# Hk Usp?



## PenguinRunway (Apr 3, 2007)

I'm thinking about getting an HK USP 9mm.

Can I get some opinions on:

USP
USP Compact
USP Compact Tactical

I'm not sure which to get.


----------



## VegasEgo (Jul 10, 2006)

Well they are all going to shoot the same, it just really depends on if you want a smaller version, or the bigger. And the only difference in the Compact tactical and compact, is the threaded barrel, so if you want to own a silencer with it for fun, than get the tactical, if u dont care, than get the regular.


----------



## Revolver (Aug 26, 2006)

Look at and hold each example. That will give you your answer.


----------



## Flanker (Jan 26, 2007)

*The Compacts*

Myself I like the USP Compacts have both a .40&.45. They are well tested and I have never read of a problem with this H&K handgun.:smt1099


----------



## WSUXJer (Dec 27, 2006)

Compact Tactical is only available in in .45. 

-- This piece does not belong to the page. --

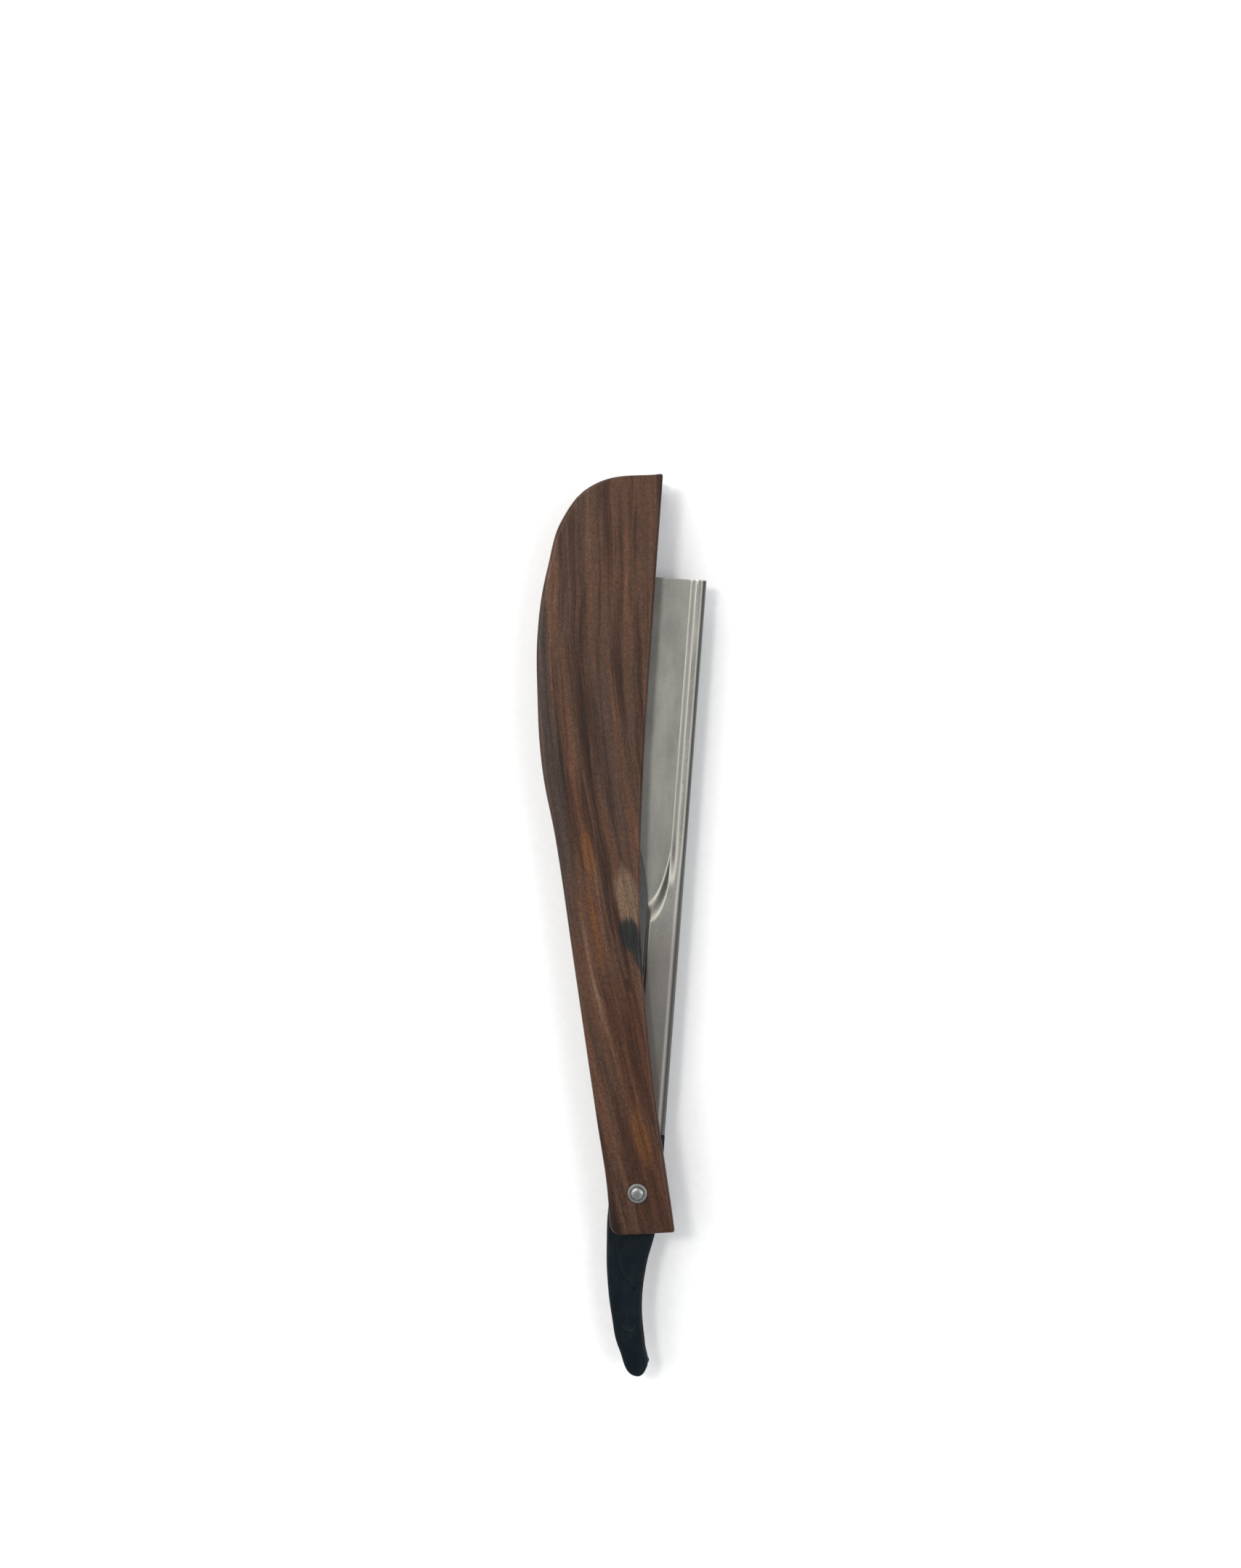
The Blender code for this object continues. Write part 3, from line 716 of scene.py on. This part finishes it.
def rivet_aluminium():
    """Peened aluminium, dull where the hammer missed it, with painted shade in the crack round the head
    and at the washer's rim.
    """
    rivet = Recipe("rivet_aluminium", 7)
    radius = rivet.radius()
    mottle = rivet.noise(rivet.place, (0.45, 0.45, 0.45), 3.0, 0.6)
    grit = rivet.noise(rivet.place, (0.07, 0.07, 0.07), 2.0, 0.6)
    greys = ((0.150, 0.156, 0.150), (0.225, 0.232, 0.222), (0.310, 0.318, 0.305))
    colour = rivet.colours(mottle, zip((0.28, 0.50, 0.72), greys))
    # Painted shade in the crack round the head and at the washer's rim
    off_crack = rivet.math("ABSOLUTE", rivet.math("SUBTRACT", radius, HEAD_CRACK_SHADE))
    crack = rivet.ramp(off_crack, 0.03, 0.20, 1.0, 0.0)
    painted_shade = rivet.math("MAXIMUM", crack, rivet.ramp(radius, *WASHER_RIM_SHADE))
    colour = rivet.blend(rivet.math("MULTIPLY", painted_shade, 0.62), colour, (0.06, 0.055, 0.05))
    dull = rivet.ramp(mottle, 0.25, 0.75, 0.44, 0.28)
    roughness = rivet.math("ADD", dull, rivet.math("MULTIPLY", painted_shade, 0.2))
    normal = rivet.bump(mottle, 0.05 * MM, 0.6)
    normal = rivet.bump(grit, 0.006 * MM, 0.6, normal)
    return rivet.finish(colour, roughness, normal, Metallic=1.0)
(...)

The fullsizes do shoot differently than the Compacts. Compacts use a plastic recoil buffer whereas the fullsizes use a spring.

Also, the compacts have 13 round mags where the fullsizes have 15 round mags. But you can get the 18 round Expert mags or the 31 round mags for the fullsize but the compact can only get the 13 rounders.


----------



## Flanker (Jan 26, 2007)

*Depends*

I guess it depends on how much you want to carry around.:smt1099


----------



## WSUXJer (Dec 27, 2006)

I guess I should clarify, I have USP compacts in 9mm and .40 and USP fullsizes in 9mm and .40.  I like them both, just want to say that they do not shoot the same. I prefer the USPc for CCW, smaller and only giving up two rounds vs the fullsize.


----------



## Flanker (Jan 26, 2007)

*I agree*

The Compacts make a much better carry then the fullsized.:smt1099


----------



## Blkhawk73 (Sep 2, 2006)

PenguinRunway said:


> USP
> USP Compact
> USP Compact Tactical


 Unless you're pretty darn sure you'll get a suppressor, don't waste the money on the tactical paying for a threadded bbl you won't use. 
between the full size and the compact, it's a toss up. Whichever fits your hand betterand balances better for you. If carry were a possability, the Compact would be a better choice for me.


----------



## Thor (May 11, 2006)

I have the full-sized Tactical in 45. I shoot this gun the best out of all of my guns. The problem with the Tactical is that the sights are higher in order to compensate for the suppressor. It's impossible to find a concealable carry holster for it. I've even contemplated removing the tactical sights and replacing them with the standard USP sights. (They're interchangeable). I'm a big enough guy that I can conceal the full sized tactical well enough for my state. (WE can carry open or concealed) 

I also own a USP Compact in 40 S&W. I still prefer the tactical for more accuracy, but I DO carry the USPc


----------